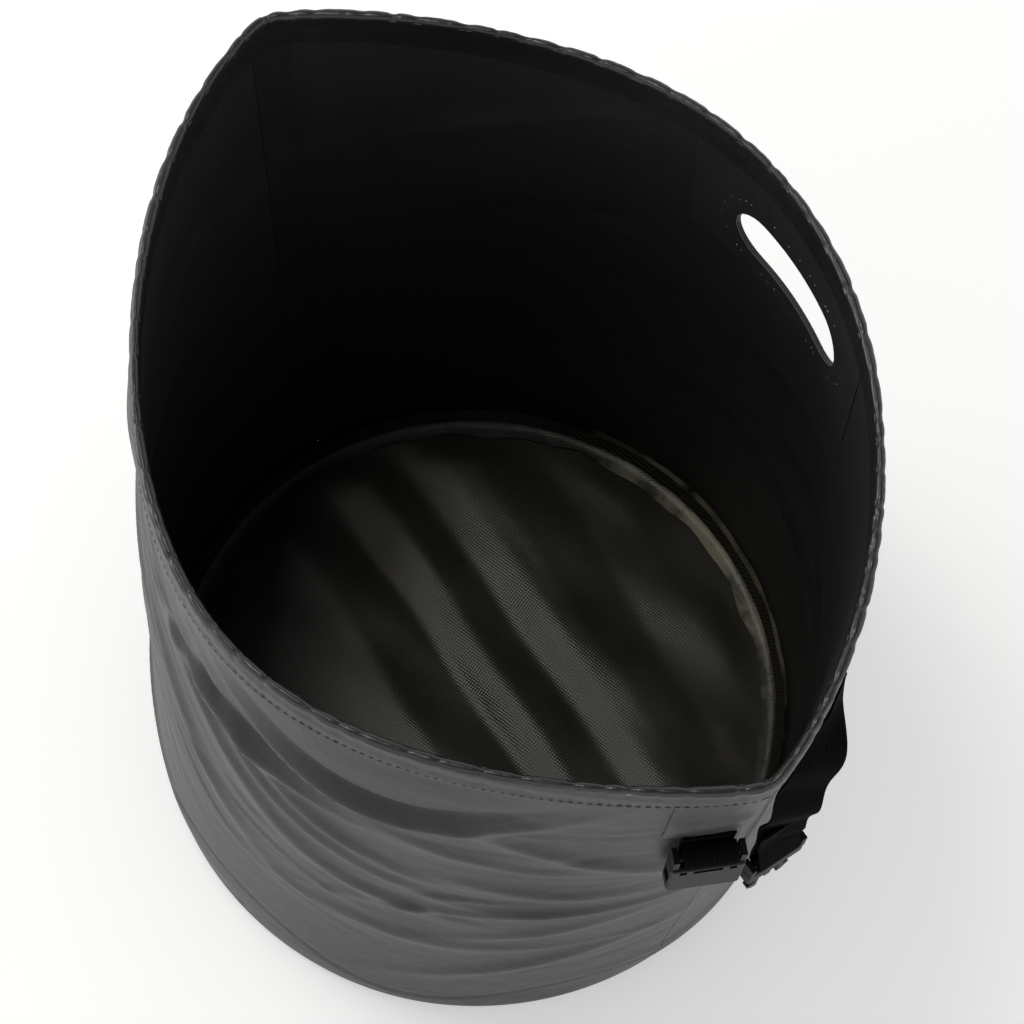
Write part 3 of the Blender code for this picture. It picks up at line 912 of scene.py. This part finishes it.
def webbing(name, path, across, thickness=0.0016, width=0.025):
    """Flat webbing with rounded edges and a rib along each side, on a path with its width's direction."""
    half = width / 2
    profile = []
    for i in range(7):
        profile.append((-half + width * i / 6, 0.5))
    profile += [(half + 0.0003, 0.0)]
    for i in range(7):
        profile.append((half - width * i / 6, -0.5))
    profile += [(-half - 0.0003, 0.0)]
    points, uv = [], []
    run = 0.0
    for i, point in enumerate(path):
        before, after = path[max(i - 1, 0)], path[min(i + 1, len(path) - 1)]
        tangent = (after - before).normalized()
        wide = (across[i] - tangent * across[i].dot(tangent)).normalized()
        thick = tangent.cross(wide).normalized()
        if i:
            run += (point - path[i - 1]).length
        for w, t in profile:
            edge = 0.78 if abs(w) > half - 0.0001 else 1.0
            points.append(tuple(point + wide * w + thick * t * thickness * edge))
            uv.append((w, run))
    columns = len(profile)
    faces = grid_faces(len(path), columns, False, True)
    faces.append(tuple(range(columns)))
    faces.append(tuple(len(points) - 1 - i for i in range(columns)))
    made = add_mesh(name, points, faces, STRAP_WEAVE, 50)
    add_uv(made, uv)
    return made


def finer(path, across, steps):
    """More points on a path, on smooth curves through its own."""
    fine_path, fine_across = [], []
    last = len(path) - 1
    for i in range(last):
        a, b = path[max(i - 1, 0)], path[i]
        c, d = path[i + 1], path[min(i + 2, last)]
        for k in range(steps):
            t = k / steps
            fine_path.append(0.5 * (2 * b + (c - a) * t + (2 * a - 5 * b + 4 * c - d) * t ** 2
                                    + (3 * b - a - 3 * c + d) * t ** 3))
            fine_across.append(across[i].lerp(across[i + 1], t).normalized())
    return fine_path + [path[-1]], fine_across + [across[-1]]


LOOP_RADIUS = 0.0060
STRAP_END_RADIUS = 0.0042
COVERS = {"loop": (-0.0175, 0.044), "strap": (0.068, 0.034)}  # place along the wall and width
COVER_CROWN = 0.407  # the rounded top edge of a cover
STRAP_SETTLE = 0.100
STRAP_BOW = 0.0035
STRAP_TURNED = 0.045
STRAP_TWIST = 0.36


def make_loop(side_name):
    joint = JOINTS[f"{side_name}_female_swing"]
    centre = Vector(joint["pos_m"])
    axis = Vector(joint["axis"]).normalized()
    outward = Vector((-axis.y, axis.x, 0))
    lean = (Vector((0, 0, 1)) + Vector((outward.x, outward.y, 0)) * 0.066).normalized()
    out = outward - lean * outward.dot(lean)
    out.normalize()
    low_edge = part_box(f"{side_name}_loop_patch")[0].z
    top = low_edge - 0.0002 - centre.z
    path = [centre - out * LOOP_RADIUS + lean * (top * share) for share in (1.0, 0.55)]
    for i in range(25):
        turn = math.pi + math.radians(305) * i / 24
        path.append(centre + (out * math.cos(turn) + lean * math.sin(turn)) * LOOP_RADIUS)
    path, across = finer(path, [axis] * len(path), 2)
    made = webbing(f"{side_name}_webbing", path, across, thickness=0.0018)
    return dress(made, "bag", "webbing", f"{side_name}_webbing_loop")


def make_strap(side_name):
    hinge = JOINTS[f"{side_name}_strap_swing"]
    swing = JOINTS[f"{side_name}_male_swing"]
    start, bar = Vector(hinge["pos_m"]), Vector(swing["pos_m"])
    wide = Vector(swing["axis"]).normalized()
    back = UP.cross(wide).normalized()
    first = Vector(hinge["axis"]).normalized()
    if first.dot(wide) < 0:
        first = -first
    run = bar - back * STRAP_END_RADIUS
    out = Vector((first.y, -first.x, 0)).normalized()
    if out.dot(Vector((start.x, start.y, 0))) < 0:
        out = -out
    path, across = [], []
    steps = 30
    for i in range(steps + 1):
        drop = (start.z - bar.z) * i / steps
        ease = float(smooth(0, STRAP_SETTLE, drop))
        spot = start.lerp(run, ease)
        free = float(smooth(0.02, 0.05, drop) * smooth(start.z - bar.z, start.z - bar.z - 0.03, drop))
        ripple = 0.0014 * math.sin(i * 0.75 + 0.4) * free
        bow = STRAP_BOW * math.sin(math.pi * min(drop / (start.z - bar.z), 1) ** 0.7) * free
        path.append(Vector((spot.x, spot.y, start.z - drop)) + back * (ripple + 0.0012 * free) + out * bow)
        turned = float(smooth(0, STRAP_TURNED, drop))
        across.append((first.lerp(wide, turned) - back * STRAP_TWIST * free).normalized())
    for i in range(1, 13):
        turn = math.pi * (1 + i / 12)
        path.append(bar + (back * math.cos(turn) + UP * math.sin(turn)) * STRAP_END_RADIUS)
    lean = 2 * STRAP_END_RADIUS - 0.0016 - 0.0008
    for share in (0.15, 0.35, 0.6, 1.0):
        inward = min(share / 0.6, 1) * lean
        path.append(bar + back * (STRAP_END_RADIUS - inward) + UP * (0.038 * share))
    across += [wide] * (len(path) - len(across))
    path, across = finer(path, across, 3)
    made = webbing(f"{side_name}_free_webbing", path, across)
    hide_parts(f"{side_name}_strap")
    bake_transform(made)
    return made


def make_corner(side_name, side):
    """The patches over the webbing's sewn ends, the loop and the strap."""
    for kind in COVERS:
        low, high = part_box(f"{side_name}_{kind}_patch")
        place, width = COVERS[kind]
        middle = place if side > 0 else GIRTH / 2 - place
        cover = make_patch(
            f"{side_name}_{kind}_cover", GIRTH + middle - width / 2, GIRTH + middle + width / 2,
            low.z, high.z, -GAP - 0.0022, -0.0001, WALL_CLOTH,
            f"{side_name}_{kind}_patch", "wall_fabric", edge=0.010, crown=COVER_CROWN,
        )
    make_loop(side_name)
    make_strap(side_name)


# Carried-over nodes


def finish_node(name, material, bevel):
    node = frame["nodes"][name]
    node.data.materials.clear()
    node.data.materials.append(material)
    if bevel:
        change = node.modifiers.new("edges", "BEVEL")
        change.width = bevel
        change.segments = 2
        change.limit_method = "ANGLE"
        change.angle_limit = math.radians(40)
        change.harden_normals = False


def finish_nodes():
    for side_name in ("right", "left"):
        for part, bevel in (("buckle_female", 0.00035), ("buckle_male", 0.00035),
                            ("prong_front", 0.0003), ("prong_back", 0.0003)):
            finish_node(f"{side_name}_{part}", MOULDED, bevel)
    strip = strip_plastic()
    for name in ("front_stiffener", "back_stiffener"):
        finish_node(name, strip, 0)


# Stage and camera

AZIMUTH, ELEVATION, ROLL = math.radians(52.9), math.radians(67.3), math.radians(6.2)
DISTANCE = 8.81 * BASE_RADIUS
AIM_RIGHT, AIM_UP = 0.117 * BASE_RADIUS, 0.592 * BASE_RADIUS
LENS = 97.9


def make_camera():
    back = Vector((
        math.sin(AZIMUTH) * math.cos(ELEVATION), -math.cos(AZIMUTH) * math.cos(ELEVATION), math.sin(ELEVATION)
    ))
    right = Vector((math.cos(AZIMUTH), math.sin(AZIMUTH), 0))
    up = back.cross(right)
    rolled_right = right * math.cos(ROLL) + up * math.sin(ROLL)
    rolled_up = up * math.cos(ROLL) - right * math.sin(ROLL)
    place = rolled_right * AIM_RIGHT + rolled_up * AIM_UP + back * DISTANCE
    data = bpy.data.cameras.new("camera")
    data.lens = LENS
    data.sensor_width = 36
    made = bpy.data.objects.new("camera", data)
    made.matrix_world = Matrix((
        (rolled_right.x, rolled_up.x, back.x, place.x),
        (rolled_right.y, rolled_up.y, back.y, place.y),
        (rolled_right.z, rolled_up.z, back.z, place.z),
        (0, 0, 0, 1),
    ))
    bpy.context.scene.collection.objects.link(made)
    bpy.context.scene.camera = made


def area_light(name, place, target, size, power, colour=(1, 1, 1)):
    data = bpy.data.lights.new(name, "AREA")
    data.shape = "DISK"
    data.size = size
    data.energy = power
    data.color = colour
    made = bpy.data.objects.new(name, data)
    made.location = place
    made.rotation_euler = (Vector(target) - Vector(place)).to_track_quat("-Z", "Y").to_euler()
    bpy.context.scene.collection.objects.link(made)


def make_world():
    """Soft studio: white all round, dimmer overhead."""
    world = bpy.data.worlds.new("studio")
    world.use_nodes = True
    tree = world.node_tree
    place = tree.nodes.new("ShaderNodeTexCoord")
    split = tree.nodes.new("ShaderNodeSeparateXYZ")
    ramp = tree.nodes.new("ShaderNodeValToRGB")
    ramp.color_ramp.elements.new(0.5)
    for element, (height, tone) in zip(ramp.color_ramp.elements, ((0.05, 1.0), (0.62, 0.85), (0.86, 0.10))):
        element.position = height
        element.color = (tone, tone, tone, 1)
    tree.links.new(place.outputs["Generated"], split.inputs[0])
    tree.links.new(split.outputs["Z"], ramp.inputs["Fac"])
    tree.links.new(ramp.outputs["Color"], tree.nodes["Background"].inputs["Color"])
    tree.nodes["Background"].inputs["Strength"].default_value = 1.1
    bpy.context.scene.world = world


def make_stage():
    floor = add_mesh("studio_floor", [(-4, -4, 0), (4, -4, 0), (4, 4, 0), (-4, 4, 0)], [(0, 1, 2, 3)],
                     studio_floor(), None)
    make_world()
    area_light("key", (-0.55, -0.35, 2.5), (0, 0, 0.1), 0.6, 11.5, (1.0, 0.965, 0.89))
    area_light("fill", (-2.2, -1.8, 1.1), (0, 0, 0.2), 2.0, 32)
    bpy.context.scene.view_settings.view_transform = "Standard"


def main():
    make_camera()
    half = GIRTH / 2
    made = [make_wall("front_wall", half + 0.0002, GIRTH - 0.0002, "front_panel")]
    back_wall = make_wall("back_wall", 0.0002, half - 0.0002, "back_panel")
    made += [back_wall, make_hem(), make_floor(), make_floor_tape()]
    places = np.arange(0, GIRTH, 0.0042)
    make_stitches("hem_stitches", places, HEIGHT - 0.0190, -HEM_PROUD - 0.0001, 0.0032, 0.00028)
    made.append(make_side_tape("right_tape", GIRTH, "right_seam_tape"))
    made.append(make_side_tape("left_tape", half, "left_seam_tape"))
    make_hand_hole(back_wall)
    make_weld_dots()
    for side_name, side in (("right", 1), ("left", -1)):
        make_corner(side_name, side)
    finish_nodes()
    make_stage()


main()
============
Scan the listing above. Collect all lines with the word "scene".

#### [FINAL RESULT]
Write part 3 of the Blender code for this picture. It picks up at line 912 of scene.py. This part finishes it.
    bpy.context.scene.collection.objects.link(made)
    bpy.context.scene.camera = made
    bpy.context.scene.collection.objects.link(made)
    bpy.context.scene.world = world
    bpy.context.scene.view_settings.view_transform = "Standard"